• Written problem:
Please find all lines in the data that hold the string "right" and copy them.

• Information provided:
+++

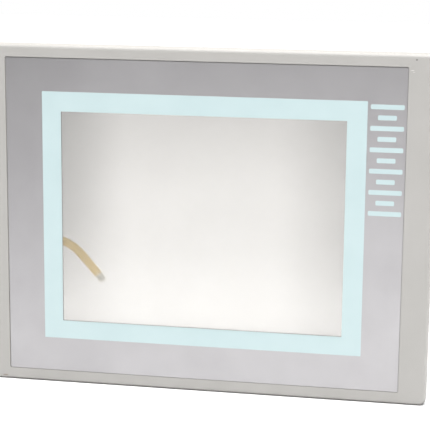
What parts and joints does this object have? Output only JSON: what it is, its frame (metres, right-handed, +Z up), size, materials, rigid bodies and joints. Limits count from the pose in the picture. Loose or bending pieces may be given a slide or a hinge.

+++

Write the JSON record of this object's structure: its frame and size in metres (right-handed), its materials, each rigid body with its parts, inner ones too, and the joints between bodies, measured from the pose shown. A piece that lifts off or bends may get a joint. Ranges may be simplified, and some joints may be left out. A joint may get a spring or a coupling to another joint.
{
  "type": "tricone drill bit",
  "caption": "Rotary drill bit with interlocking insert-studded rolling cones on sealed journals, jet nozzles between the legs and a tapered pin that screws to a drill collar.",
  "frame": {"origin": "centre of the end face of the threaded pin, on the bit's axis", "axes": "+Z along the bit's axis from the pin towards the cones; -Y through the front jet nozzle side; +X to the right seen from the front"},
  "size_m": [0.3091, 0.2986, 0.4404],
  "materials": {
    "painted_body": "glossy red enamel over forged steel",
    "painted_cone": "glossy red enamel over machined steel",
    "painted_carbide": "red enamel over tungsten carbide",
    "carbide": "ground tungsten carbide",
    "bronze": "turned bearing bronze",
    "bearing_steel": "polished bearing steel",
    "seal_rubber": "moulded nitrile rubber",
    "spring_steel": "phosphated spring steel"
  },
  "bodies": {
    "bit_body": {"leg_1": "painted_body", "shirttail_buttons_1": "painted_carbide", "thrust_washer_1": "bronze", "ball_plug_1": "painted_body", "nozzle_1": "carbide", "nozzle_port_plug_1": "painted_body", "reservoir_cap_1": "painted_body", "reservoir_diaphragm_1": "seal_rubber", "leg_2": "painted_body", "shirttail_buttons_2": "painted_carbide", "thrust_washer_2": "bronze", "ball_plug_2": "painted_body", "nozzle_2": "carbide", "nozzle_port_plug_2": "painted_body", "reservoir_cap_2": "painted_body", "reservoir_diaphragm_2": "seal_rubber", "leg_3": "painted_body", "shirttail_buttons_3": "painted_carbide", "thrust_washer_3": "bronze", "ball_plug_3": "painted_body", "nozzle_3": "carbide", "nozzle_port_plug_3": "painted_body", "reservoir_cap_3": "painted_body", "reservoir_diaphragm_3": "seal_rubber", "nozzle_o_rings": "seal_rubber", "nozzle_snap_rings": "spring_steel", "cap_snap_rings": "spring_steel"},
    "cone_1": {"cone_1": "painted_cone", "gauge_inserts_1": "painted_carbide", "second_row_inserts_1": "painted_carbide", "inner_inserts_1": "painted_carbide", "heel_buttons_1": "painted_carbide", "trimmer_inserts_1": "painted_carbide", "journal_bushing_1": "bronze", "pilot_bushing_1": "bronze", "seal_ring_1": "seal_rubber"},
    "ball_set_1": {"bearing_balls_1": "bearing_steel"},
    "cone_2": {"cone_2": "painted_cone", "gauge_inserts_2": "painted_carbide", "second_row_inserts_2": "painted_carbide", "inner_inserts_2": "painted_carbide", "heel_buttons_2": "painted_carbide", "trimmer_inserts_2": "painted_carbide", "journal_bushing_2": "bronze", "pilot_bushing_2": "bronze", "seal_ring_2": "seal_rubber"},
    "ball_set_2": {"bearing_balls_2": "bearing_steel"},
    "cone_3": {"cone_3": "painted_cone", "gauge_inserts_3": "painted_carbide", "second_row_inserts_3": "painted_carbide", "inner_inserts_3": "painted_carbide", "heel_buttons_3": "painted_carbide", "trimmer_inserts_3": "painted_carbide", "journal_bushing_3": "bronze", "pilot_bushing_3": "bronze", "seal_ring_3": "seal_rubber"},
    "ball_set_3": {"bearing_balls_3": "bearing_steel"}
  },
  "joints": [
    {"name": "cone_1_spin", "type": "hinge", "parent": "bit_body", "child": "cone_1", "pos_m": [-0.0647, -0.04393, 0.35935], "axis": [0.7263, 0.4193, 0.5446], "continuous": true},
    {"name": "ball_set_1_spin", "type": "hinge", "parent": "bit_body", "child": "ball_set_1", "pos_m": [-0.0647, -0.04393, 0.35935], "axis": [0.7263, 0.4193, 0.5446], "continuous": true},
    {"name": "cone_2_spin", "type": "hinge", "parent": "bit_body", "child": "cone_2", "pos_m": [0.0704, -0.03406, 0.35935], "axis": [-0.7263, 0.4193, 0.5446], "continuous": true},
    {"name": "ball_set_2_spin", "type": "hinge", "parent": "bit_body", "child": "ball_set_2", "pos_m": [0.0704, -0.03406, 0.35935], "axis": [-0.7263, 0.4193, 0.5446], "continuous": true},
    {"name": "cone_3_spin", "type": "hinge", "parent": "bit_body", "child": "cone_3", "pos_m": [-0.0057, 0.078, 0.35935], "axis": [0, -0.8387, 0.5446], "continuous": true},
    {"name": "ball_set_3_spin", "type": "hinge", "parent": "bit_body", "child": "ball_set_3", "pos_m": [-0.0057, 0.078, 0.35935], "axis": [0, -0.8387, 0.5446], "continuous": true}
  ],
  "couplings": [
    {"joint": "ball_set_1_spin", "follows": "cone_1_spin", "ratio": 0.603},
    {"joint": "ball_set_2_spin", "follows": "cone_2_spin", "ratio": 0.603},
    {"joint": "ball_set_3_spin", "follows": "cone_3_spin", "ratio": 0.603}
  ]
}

+++

• Problem solution:
What parts and joints does this object have? Output only JSON: what it is, its frame (metres, right-handed, +Z up), size, materials, rigid bodies and joints. Limits count from the pose in the picture. Loose or bending pieces may be given a slide or a hinge.
Write the JSON record of this object's structure: its frame and size in metres (right-handed), its materials, each rigid body with its parts, inner ones too, and the joints between bodies, measured from the pose shown. A piece that lifts off or bends may get a joint. Ranges may be simplified, and some joints may be left out. A joint may get a spring or a coupling to another joint.
  "frame": {"origin": "centre of the end face of the threaded pin, on the bit's axis", "axes": "+Z along the bit's axis from the pin towards the cones; -Y through the front jet nozzle side; +X to the right seen from the front"},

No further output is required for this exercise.